(Information shown)
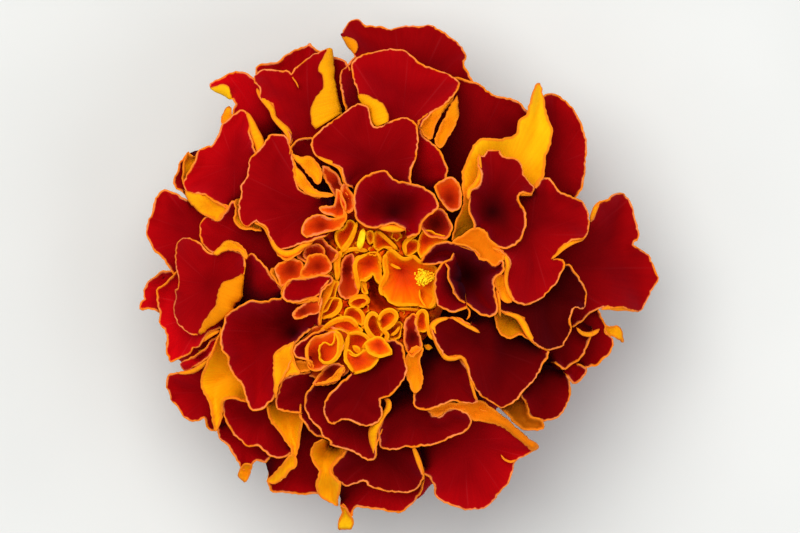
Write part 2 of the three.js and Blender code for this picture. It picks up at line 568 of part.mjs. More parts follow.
function ribbedTube(profile, sides, depth) {
  const vertices = [];
  for (const [z, radius, rib] of profile) {
    for (let k = 0; k < sides; k++) {
      const a = (k * 2 * Math.PI) / sides;
      const r = radius + (rib ? depth * Math.cos(CUP_RIBS * a) : 0);
      vertices.push(new THREE.Vector3(AXIS.x + r * Math.cos(a), AXIS.y + r * Math.sin(a),
        z + (rib === 2 ? 0.7 * Math.cos(CUP_RIBS * a) : 0)));
    }
  }
  const triangles = [];
  const last = profile.length - 1;
  for (let s = 0; s < last; s++) {
    for (let k = 0; k < sides; k++) {
      const a = s * sides + k;
      const b = s * sides + ((k + 1) % sides);
      triangles.push([a, b, b + sides], [a, b + sides, a + sides]);
    }
  }
  const ends = [[0, -1], [last, 1]];
  for (const [s, sense] of ends) {
    const centre = vertices.length;
    vertices.push(new THREE.Vector3(AXIS.x, AXIS.y, profile[s][0]));
    for (let k = 0; k < sides; k++) {
      const a = s * sides + k;
      const b = s * sides + ((k + 1) % sides);
      triangles.push(sense > 0 ? [a, b, centre] : [b, a, centre]);
    }
  }
  return solidFrom(vertices, triangles);
}

function involucre() {
  const outer = ribbedTube([
    [0, PEDUNCLE_RADIUS, 0], [CUP_BOTTOM - 0.6, PEDUNCLE_RADIUS + 0.1, 0],
    [CUP_BOTTOM + 0.4, CUP_FOOT_RADIUS, 0], [CUP_BOTTOM + 3, CUP_RADIUS - 1.5, 1],
    [CUP_BOTTOM + 7, CUP_RADIUS - 0.5, 1], [CUP_TOP - 2, CUP_RADIUS - 0.1, 1],
    [CUP_TOP - 0.4, CUP_RADIUS, 2],
  ], 4 * CUP_RIBS, 0.22);
  const inside = tubeSolid([
    [new THREE.Vector3(AXIS.x, AXIS.y, RECEPTACLE_HEIGHT), CUP_RADIUS - CUP_WALL - 0.6],
    [new THREE.Vector3(AXIS.x, AXIS.y, CUP_TOP + 2), CUP_RADIUS - CUP_WALL],
  ], 16);
  return outer.subtract(inside);
}

// The bloom.

// Where two corners of a solid touch, each is drawn back a little towards its own neighbours.
function easeApart(points, triangles) {
  const neighbours = points.map(() => new Set());
  for (let t = 0; t < triangles.length; t += 3) {
    for (let e = 0; e < 3; e++) neighbours[triangles[t + e]].add(triangles[t + ((e + 1) % 3)]);
  }
  for (let pass = 0; pass < 4; pass++) {
    const seen = new Map();
    const touching = new Set();
    points.forEach((p, i) => {
      const cell = [p.x, p.y, p.z].map((v) => Math.round(v / TOUCH)).join();
      if (seen.has(cell)) touching.add(i).add(seen.get(cell));
      seen.set(cell, i);
    });
    const middles = [...touching].map((i) => {
      const around = [...neighbours[i]].map((j) => points[j]);
      return around.reduce((sum, p) => sum.add(p), new THREE.Vector3())
        .divideScalar(around.length);
    });
    [...touching].forEach((i, k) => {
      points[i].add(middles[k].sub(points[i]).setLength(10 * TOUCH));
    });
  }
  return points;
}

function meshOf(name, solid, color, roughness) {
  const { vertProperties, triVerts, numProp } = solid.getMesh();
  const points = [];
  for (let i = 0; i < vertProperties.length; i += numProp) {
    points.push(new THREE.Vector3().fromArray(vertProperties, i));
  }
  const geometry = new THREE.BufferGeometry().setFromPoints(easeApart(points, triVerts));
  geometry.setIndex([...triVerts]);
  const material = new THREE.MeshStandardMaterial({ color, roughness, metalness: 0 });
  const mesh = new THREE.Mesh(geometry, material);
  mesh.name = name;
  return mesh;
}

const bloom = new THREE.Group();
bloom.name = 'marigold_flower';
bloom.add(meshOf('involucre', involucre(), '#5f7f35', 0.7));
bloom.add(meshOf('ray_florets', rayFlorets(), '#8e0a10', 0.6));
bloom.add(meshOf('disc_florets', discFlorets(), '#ef7a12', 0.6));

export default bloom;
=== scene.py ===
# %% [markdown]
# # A French marigold bloom
#
# This scene dresses one packed part, a double French marigold. Its three solids, the ray petals,
# the florets of the disc and the green cup, are replaced by finer pieces of the same form:
# waved petals with an orange edge and a golden reverse, scoops and stars in the disc, and a
# ribbed cup. First come the measures and the making of a petal, then all the petals, the disc
# and the cup, and last the materials, the light and the camera.

# %% Setup
import math

import bmesh
import bpy
import numpy as np
from mathutils import Matrix, Vector, noise
from mathutils.geometry import delaunay_2d_cdt


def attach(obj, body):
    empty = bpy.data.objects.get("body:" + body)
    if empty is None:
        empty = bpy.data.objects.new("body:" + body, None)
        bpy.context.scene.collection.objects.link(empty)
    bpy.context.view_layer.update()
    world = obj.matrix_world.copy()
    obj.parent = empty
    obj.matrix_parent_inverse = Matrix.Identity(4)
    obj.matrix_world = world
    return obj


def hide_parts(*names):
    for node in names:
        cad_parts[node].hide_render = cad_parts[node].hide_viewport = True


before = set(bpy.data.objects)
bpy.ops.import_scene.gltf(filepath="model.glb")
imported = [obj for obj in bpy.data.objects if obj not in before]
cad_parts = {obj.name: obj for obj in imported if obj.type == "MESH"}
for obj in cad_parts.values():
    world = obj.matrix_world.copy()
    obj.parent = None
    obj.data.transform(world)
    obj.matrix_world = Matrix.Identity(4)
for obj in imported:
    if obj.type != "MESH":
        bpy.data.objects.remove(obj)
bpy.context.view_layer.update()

# %% [markdown]
# ## From pixels to millimetres
#
# The bloom is 56 mm across, which is 522 pixels of the photograph, and the picture looks
# straight down on it, so a pixel gives a place in the plane. Everything is worked out in
# millimetres, which are easier to read and to mend, and becomes metres in the objects.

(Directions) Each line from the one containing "const bloom = new THREE.Group();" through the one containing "if empty is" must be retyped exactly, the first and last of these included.

(Final result)
const bloom = new THREE.Group();
bloom.name = 'marigold_flower';
bloom.add(meshOf('involucre', involucre(), '#5f7f35', 0.7));
bloom.add(meshOf('ray_florets', rayFlorets(), '#8e0a10', 0.6));
bloom.add(meshOf('disc_florets', discFlorets(), '#ef7a12', 0.6));

export default bloom;
=== scene.py ===
# %% [markdown]
# # A French marigold bloom
#
# This scene dresses one packed part, a double French marigold. Its three solids, the ray petals,
# the florets of the disc and the green cup, are replaced by finer pieces of the same form:
# waved petals with an orange edge and a golden reverse, scoops and stars in the disc, and a
# ribbed cup. First come the measures and the making of a petal, then all the petals, the disc
# and the cup, and last the materials, the light and the camera.

# %% Setup
import math

import bmesh
import bpy
import numpy as np
from mathutils import Matrix, Vector, noise
from mathutils.geometry import delaunay_2d_cdt


def attach(obj, body):
    empty = bpy.data.objects.get("body:" + body)
    if empty is None:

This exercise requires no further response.